On the morning of March 25, Raymond was in his backyard when he heard multiple gunshots in rapid succession and then saw the same Toyota pickup truck as before. The truck was traveling east on 11th Street, the same direction as on January 27. After failing stop at the stop sign, the truck made a right turn onto Hamilton Boulevard. After Raymond called Detective Luna, shortly after 7:13 a.m., Detective Luna used his laptop to view the video from the covert camera. He observed a truck moving eastbound on 11th Street toward Hamilton Boulevard. Detective Luna put out a call to search for the vehicle seen in the video. He also emailed a photograph from the surveillance video which clearly showed the damage to the truck, to members of the task force.
At 7:16 that morning, Officer Marcus Perez, Jr. was dispatched to the Robinson house, where, in the street directly in front of the residence, he found a shell casing expended from a nine-millimeter semiautomatic handgun. He also found two fresh bullet holes in the exterior of the house.
Defendant's arrest , search of the truck , and ballistics
A 2010 Toyota Tundra pickup truck was soon located in a carport about one and a half blocks away. A GPS tracking device was attached and the next day a surveillance team in unmarked cars began following the truck. When the truck began moving, a team of officers intercepted it. Defendant was the only occupant of the truck when it was stopped. Defendant emerged and was placed face-down on the ground, handcuffed, and patted down for weapons. A nine-millimeter Smith & Wesson semiautomatic handgun was found in his back waistband. Two cell phones were recovered from defendant, and the truck was impounded.
Detectives and crime scene investigators searched and photographed the truck and evidence found inside. The damage found on defendant's truck was the same damage as on the truck depicted in the surveillance video for March 25: front passenger door was dented and the misaligned headlight pointed slightly downward. A single spent bullet casing was found under the rear seats and three other casings were found in the bed of the truck.
Los Angeles County Sheriff's Department firearms expert, Phil Teramoto testified about bullet casings being ejected from semiautomatic firearms and the unique markings left on the casings and sometimes on fired bullets by the barrel of the gun used. Teramoto tested the Smith & Wesson nine-millimeter handgun found on defendant and the Ruger handgun found during a search of defendant's home. He was provided with the nine fired cartridge cases and six fired bullets recovered from the crime scene after the shootings, and compared the barrel markings of the test bullets and casings with them. Teramoto identified all the crime scene casings and bullets as having been fired from defendant's Smith & Wesson pistol.

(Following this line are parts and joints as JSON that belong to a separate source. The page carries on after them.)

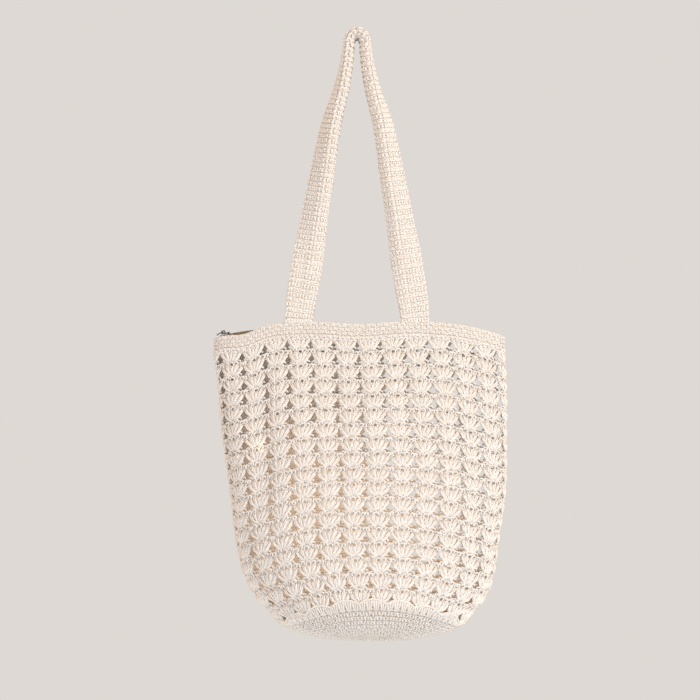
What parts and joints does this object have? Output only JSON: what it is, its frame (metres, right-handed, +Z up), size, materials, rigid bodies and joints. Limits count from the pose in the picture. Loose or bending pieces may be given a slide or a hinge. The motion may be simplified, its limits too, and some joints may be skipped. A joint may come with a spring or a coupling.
{
  "type": "crochet tote bag",
  "caption": "Openwork crochet tote bag with a round solid base, plain rim, zip mouth and flat folded handles, shown hanging.",
  "frame": {"origin": "hanging point: the middle of the underside of the two handles' tops, where a hook or hand carries them", "axes": "+Z up along the hanging bag, -Y towards its front, +X to the right as seen from the front, away from the zip slider's end"},
  "size_m": [0.3234, 0.1394, 0.6689],
  "materials": {
    "base_cotton": "matte solid crochet in natural cotton yarn",
    "lace_cotton": "matte openwork crochet in natural cotton yarn",
    "rim_cotton": "matte close crochet in natural cotton yarn",
    "handle_cotton": "matte close crochet in natural cotton yarn, ribbed across",
    "zipper_tape": "matte woven tape, brown",
    "zipper_coil": "satin nylon coil, dark brown",
    "zipper_metal": "dark antique lacquer, worn at the edges"
  },
  "bodies": {
    "bag": {"base_panel": "base_cotton", "shell_stitch_body": "lace_cotton", "rim_band": "rim_cotton", "handle_front": "handle_cotton", "handle_back": "handle_cotton", "zipper_tape_front": "zipper_tape", "zipper_tape_back": "zipper_tape", "zipper_coil_front": "zipper_coil", "zipper_coil_back": "zipper_coil", "zipper_slider": "zipper_metal"},
    "pull": {"zipper_pull": "zipper_metal"}
  },
  "joints": [
    {"name": "pull_swing", "type": "hinge", "parent": "bag", "child": "pull", "pos_m": [-0.14724, -0.00106, -0.32368], "axis": [0, 1, 0], "range_deg": [0, 150]}
  ]
}
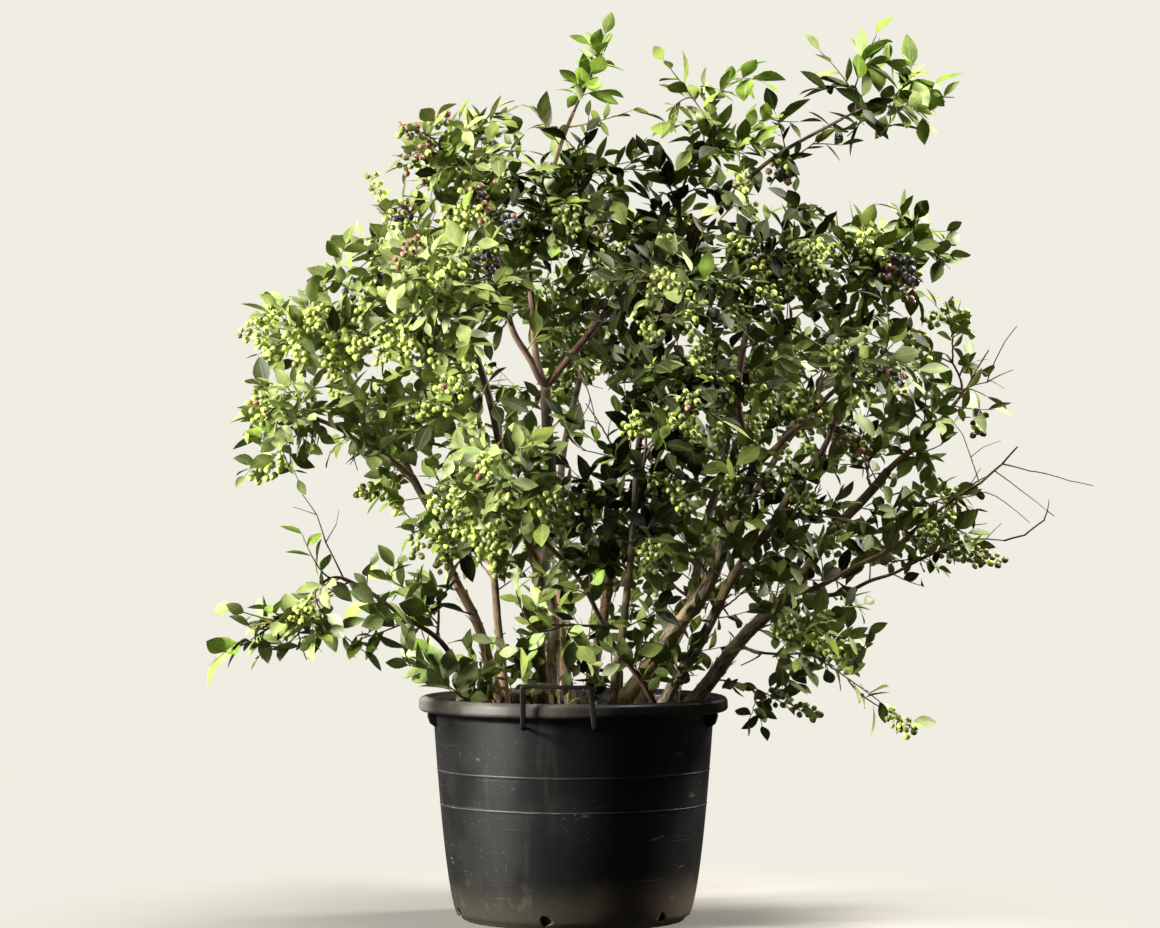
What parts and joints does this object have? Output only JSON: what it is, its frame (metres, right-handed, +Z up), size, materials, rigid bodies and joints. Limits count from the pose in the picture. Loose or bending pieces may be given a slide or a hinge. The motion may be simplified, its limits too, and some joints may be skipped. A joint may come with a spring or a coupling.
{
  "type": "potted blueberry bush",
  "caption": "Open, many-stemmed blueberry bush with berries, rooted in a round black plastic nursery pot with two flat bail handles.",
  "frame": {"origin": "middle of the pot's flat underside, which stands on the floor", "axes": "+Z up the pot's axis; -Y towards the front, where the near handle is; +X to the right seen from the front"},
  "size_m": [1.4026, 1.0387, 1.4812],
  "materials": {
    "pot_plastic": "satin black moulded plastic, dusty and scuffed",
    "potting_mix": "matte crumbly bark mix",
    "old_bark": "matte grey-brown bark that peels in strips",
    "young_bark": "matte smooth reddish-brown young bark",
    "foliage": "matte green leaves, twigs and unripe berries"
  },
  "bodies": {
    "root": {"pot": "pot_plastic", "soil": "potting_mix", "handle_front": "pot_plastic", "handle_back": "pot_plastic", "stem_low_left": "old_bark", "stem_left": "old_bark", "stem_left_upright": "old_bark", "stem_peeling": "old_bark", "stem_fork": "old_bark", "stem_centre": "old_bark", "stem_leaning": "old_bark", "stem_leaning_twin": "old_bark", "stem_mid_right": "old_bark", "stem_far_right": "old_bark", "stem_crossing": "old_bark", "stem_front": "old_bark", "stem_back": "old_bark", "stem_back_right": "old_bark", "bough_left_low": "young_bark", "bough_left_mid": "young_bark", "bough_left_upper": "young_bark", "bough_fork_left": "young_bark", "bough_fork_middle": "young_bark", "bough_fork_right": "young_bark", "bough_mast": "young_bark", "bough_right_fork": "young_bark", "bough_right_upper": "young_bark", "bough_right_tip": "young_bark", "bough_right_level": "young_bark", "bough_right_low": "young_bark", "foliage_low_left": "foliage", "foliage_low_left_inner": "foliage", "foliage_left_tip": "foliage", "foliage_left_shoulder": "foliage", "foliage_left_upper": "foliage", "foliage_left_front": "foliage", "foliage_crown_left": "foliage", "foliage_crown_middle": "foliage", "foliage_top_shoot": "foliage", "foliage_top_middle": "foliage", "foliage_top_right": "foliage", "foliage_mast_top": "foliage", "foliage_right_upper": "foliage", "foliage_right_front": "foliage", "foliage_right_tip": "foliage", "foliage_right_middle": "foliage", "foliage_right_level": "foliage", "foliage_right_low": "foliage", "foliage_droop": "foliage", "foliage_centre_back": "foliage", "foliage_centre_right": "foliage", "foliage_back_left": "foliage", "foliage_back_right": "foliage", "foliage_low_back": "foliage", "foliage_front_left": "foliage", "foliage_front_middle": "foliage", "foliage_front_upper": "foliage", "foliage_left_inner": "foliage", "foliage_low_front": "foliage", "foliage_right_inner": "foliage"}
  },
  "joints": []
}
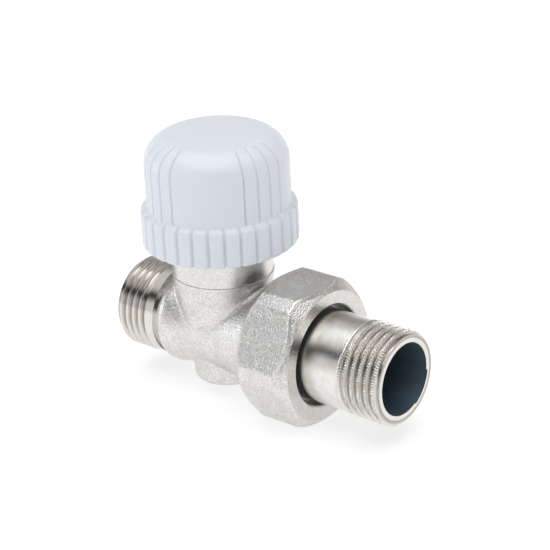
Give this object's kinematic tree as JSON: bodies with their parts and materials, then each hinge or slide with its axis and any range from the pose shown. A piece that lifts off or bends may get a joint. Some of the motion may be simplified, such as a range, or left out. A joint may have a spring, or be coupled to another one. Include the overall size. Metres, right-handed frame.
{
  "type": "lockshield radiator valve",
  "caption": "Straight lockshield radiator valve: nickel-plated body with male pipe thread, hexagon union nut and threaded tail, rising spindle under a white ribbed pull-off cap.",
  "frame": {"origin": "centre of the inlet's end face, on the pipe axis", "axes": "+X along the pipe axis from the inlet to the union tail, +Z along the spindle axis towards the cap"},
  "size_m": [0.0724, 0.0342, 0.0608],
  "materials": {
    "nickel_forging": "nickel plate over sand-blasted forging, machined on threads",
    "nickel_turned": "nickel plate, turned",
    "white_plastic": "satin white moulded plastic",
    "turned_brass": "bright turned brass",
    "black_rubber": "smooth seal rubber",
    "white_ptfe": "smooth waxy",
    "spring_steel": "stainless, stamped"
  },
  "bodies": {
    "body": {"valve_body": "nickel_forging", "bonnet": "turned_brass", "bonnet_o_ring": "black_rubber", "stem_o_ring": "black_rubber", "gland_o_ring": "black_rubber", "gland_washer": "white_ptfe", "gland_nut": "turned_brass"},
    "disc": {"jumper": "turned_brass", "jumper_circlip": "spring_steel", "disc_washer": "black_rubber", "washer_plate": "spring_steel", "washer_screw": "spring_steel"},
    "spindle": {"spindle": "turned_brass", "spindle_circlip": "spring_steel", "stop_washer": "white_ptfe"},
    "tail": {"union_tail": "nickel_turned", "tail_o_ring": "black_rubber"},
    "nut": {"union_nut": "nickel_forging"},
    "cap": {"cap": "white_plastic"}
  },
  "joints": [
    {"name": "cap_lift", "type": "slide", "parent": "body", "child": "cap", "axis": [0, 0, 1], "range_m": [0, 0.025]},
    {"name": "disc_lift", "type": "slide", "parent": "body", "child": "disc", "axis": [0, 0, 1], "range_m": [0, 0.003]},
    {"name": "spindle_turn", "type": "hinge", "parent": "disc", "child": "spindle", "pos_m": [0.024, 0, 0], "axis": [0, 0, 1], "range_deg": [0, 1080]},
    {"name": "union_draw", "type": "slide", "parent": "body", "child": "tail", "axis": [1, 0, 0], "range_m": [0, 0.00544]},
    {"name": "nut_turn", "type": "hinge", "parent": "tail", "child": "nut", "pos_m": [0.047, 0, 0], "axis": [1, 0, 0], "range_deg": [0, 1080]}
  ],
  "couplings": [
    {"joint": "spindle_turn", "follows": "disc_lift", "rad_per_m": 6283.2},
    {"joint": "union_draw", "follows": "nut_turn", "m_per_rad": 0.00028871}
  ]
}
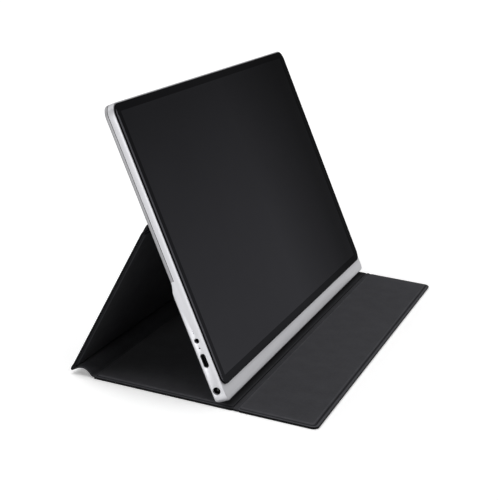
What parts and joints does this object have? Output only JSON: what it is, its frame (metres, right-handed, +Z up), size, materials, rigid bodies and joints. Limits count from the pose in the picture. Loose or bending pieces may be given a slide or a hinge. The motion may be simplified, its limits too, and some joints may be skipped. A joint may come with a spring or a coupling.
{
  "type": "portable monitor with cover",
  "caption": "Thin flat screen in a silver housing, propped up at a lean by a folding leather cover with a strut, a base and a front flap.",
  "frame": {"origin": "centre of the footprint, on the surface that the cover lies on", "axes": "+X along the screen to the viewer's right, +Y away from the viewer, +Z up"},
  "size_m": [0.368, 0.1876, 0.2005],
  "materials": {
    "screen_glass": "polished black cover glass",
    "gasket": "black adhesive foam",
    "display": "dark display layers",
    "light_guide": "clear acrylic with diffuser films",
    "silver_housing": "fine bead-blasted silver",
    "back_cover": "satin silver grey",
    "steel": "plain plated steel",
    "black_plastic": "moulded black plastic",
    "circuit_board": "green solder mask",
    "cable": "polyimide and coloured insulation",
    "cover_skin": "dark charcoal pressed grain",
    "cover_lining": "dark charcoal brushed microfibre",
    "panel_board": "plain glass-fibre sheet",
    "magnet": "nickel-plated magnet"
  },
  "bodies": {
    "base": {"base_board": "panel_board", "base_skin": "cover_skin", "base_lining": "cover_lining", "flap_crease": "cover_skin"},
    "flap": {"flap_board": "panel_board", "flap_skin": "cover_skin", "flap_lining": "cover_lining", "flap_magnets": "magnet"},
    "spine": {"spine_skin": "cover_skin", "spine_lining": "cover_lining", "strut_crease": "cover_skin", "spine_crease": "cover_skin"},
    "strut": {"strut_board": "panel_board", "strut_skin": "cover_skin", "strut_lining": "cover_lining"},
    "screen": {"cover_glass": "screen_glass", "glass_gasket": "gasket", "lcd_cell": "display", "light_guide": "light_guide", "led_strip": "light_guide", "backlight_tray": "steel", "housing_frame": "silver_housing", "mid_frame": "back_cover", "rear_plate": "back_cover", "lower_back_cover": "silver_housing", "main_board": "circuit_board", "shield_can": "steel", "usb_c_socket": "steel", "usb_c_tongue": "black_plastic", "audio_jack": "black_plastic", "dc_socket": "black_plastic", "dc_pin": "steel", "status_light_pipe": "light_guide", "button_board": "circuit_board", "tact_switches": "black_plastic", "speaker_left": "black_plastic", "speaker_right": "black_plastic", "speaker_leads": "cable", "display_flex": "cable", "cover_screws": "steel", "board_screws": "steel", "steel_plates": "steel", "back_panel_board": "panel_board", "back_panel_skin": "cover_skin", "back_panel_lining": "cover_lining", "back_panel_magnets": "magnet", "panel_crease": "cover_skin"},
    "power_button": {"power_button": "silver_housing"},
    "menu_rocker": {"menu_rocker": "silver_housing"}
  },
  "joints": [
    {"name": "strut_fold", "type": "hinge", "parent": "spine", "child": "strut", "pos_m": [0, 0.09287, 0.003], "axis": [-1, 0, 0], "range_deg": [0, 107], "deforming": ["strut_crease"]},
    {"name": "spine_fold", "type": "hinge", "parent": "base", "child": "spine", "pos_m": [0, 0.07697, 0.00125], "axis": [-1, 0, 0], "range_deg": [0, 6.28], "deforming": ["spine_crease"]},
    {"name": "screen_fold", "type": "hinge", "parent": "strut", "child": "screen", "pos_m": [0, 0.04264, 0.11651], "axis": [1, 0, 0], "range_deg": [0, 48.8], "deforming": ["panel_crease"]},
    {"name": "flap_fold", "type": "hinge", "parent": "base", "child": "flap", "pos_m": [0, -0.03392, 0.0007], "axis": [-1, 0, 0], "range_deg": [0, 116], "deforming": ["flap_crease"]},
    {"name": "power_press", "type": "slide", "parent": "screen", "child": "power_button", "axis": [-1, 0, 0], "range_m": [0, 0.0004], "stiffness_N_per_m": 600},
    {"name": "menu_rock", "type": "hinge", "parent": "screen", "child": "menu_rocker", "pos_m": [0.1802, -0.00854, 0.03047], "axis": [0, 0.8829, -0.4695], "range_deg": [-2.2, 2.2], "stiffness_Nm_per_rad": 0.05}
  ],
  "couplings": [
    {"joint": "spine_fold", "follows": "strut_fold", "ratio": 0.05868},
    {"joint": "screen_fold", "follows": "strut_fold", "ratio": 0.45606}
  ]
}
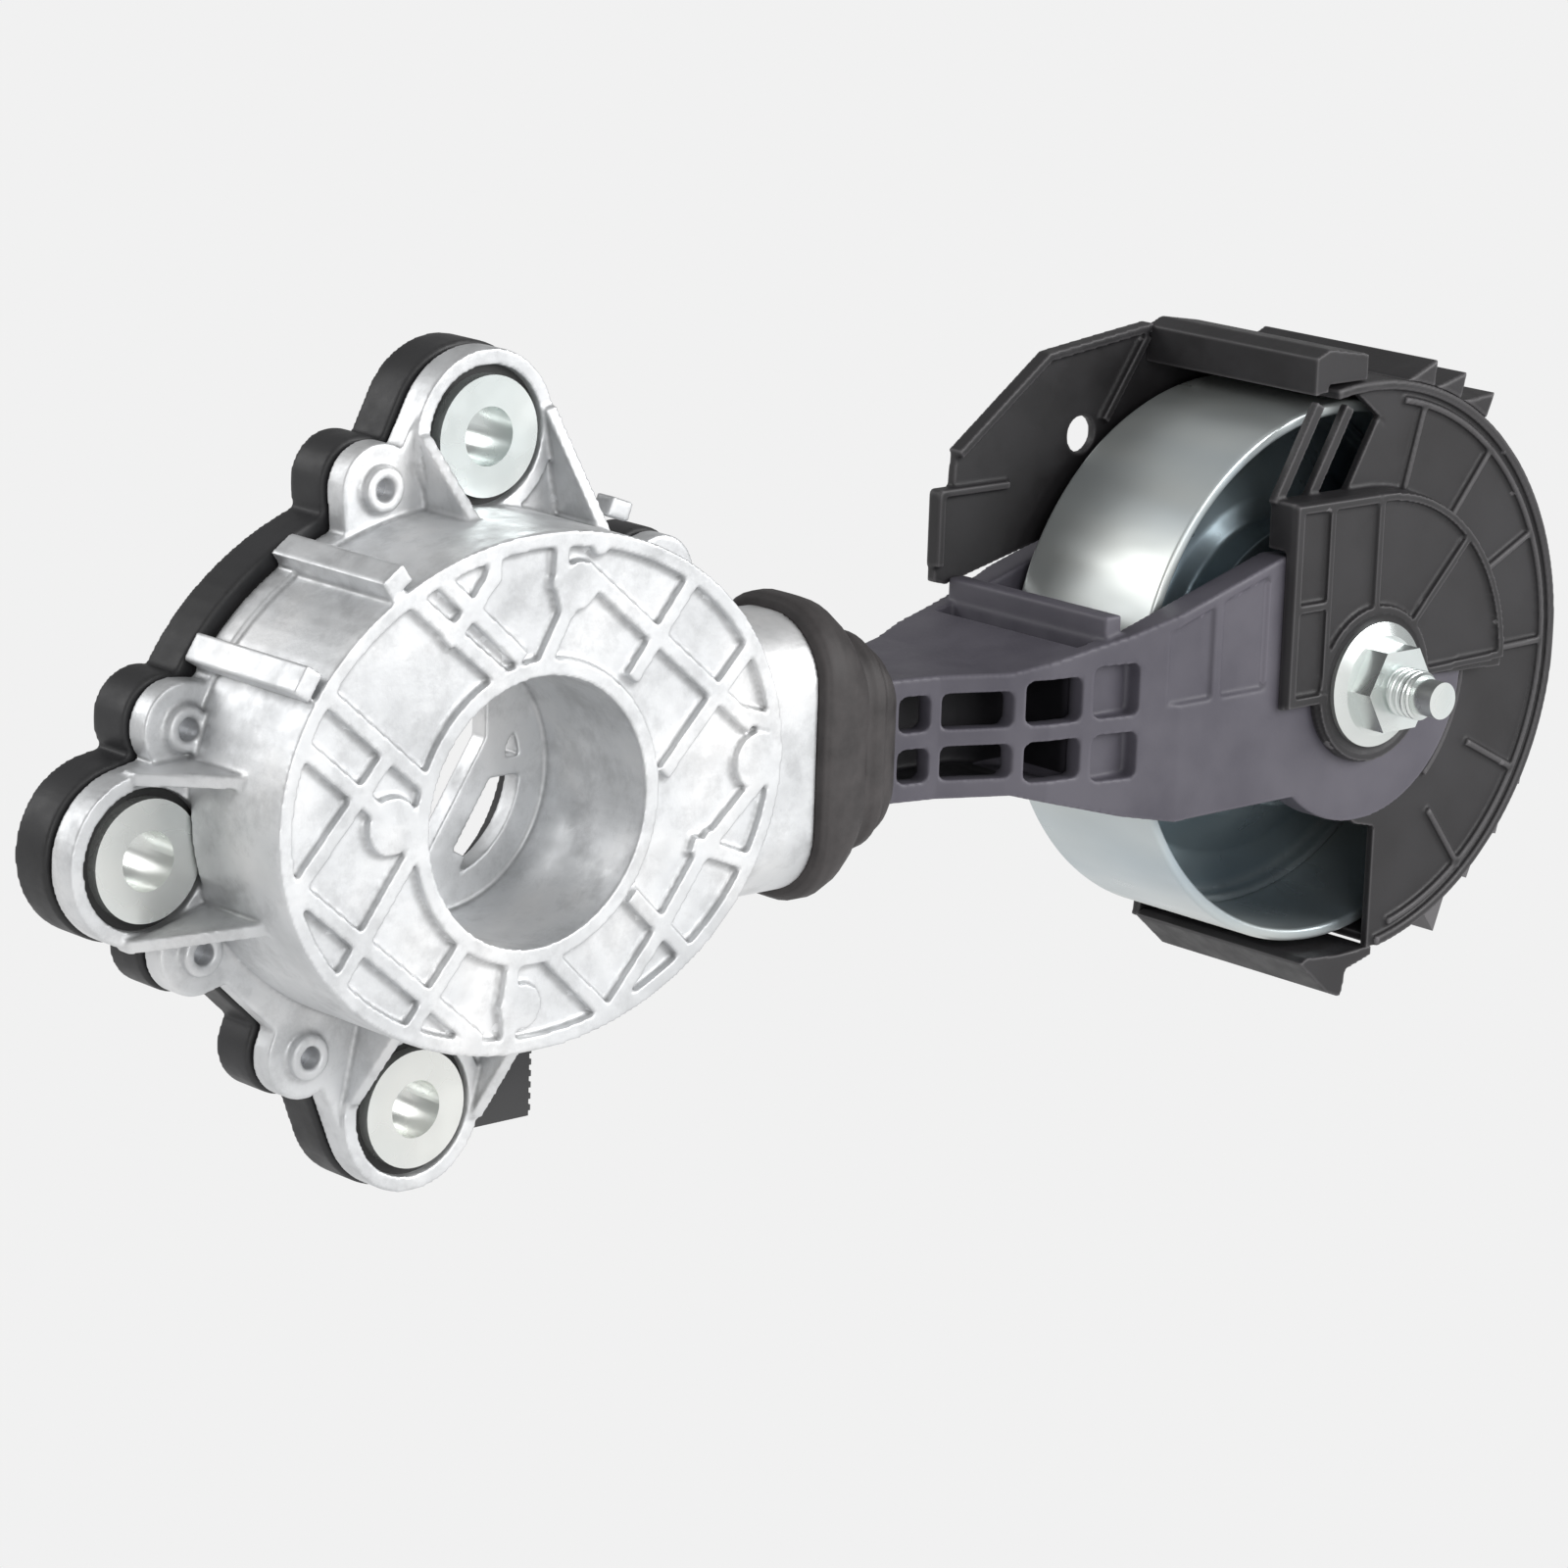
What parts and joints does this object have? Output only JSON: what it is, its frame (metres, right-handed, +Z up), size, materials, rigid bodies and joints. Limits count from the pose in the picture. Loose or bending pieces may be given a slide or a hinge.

Defendant's internet searches
Sheriff Detective John Moore, a cell phone and computer forensics expert, extracted and analyzed the data from the cell phones seized from defendant. He found that the phones were used to search for and open several news articles about the shootings between February 24, 2017, and March 21, 2017.
Defendant's whereabouts on the days of the shootings
In January, February, and March 2017, defendant worked as an independent contractor for Swift Transportation in Riverside County, near the intersection of the 60 freeway and Interstate 15. Defendant owned and operated his own truck, to which he attached Swift trailers to pick up and deliver goods in California and beyond. Tractor trucks doing work for Swift were equipped with GPS which could track the location of the tractors within a 30-yard variance. In addition, in each cab there was a digital terminal for communication with supervisors which also recorded whether the ignition was on or off, the speed of the truck, and other data. A Swift Trucking security investigator provided the PPD with defendant's tractor truck data, as well as video recordings from surveillance cameras located around the terminal property for the dates of the shootings.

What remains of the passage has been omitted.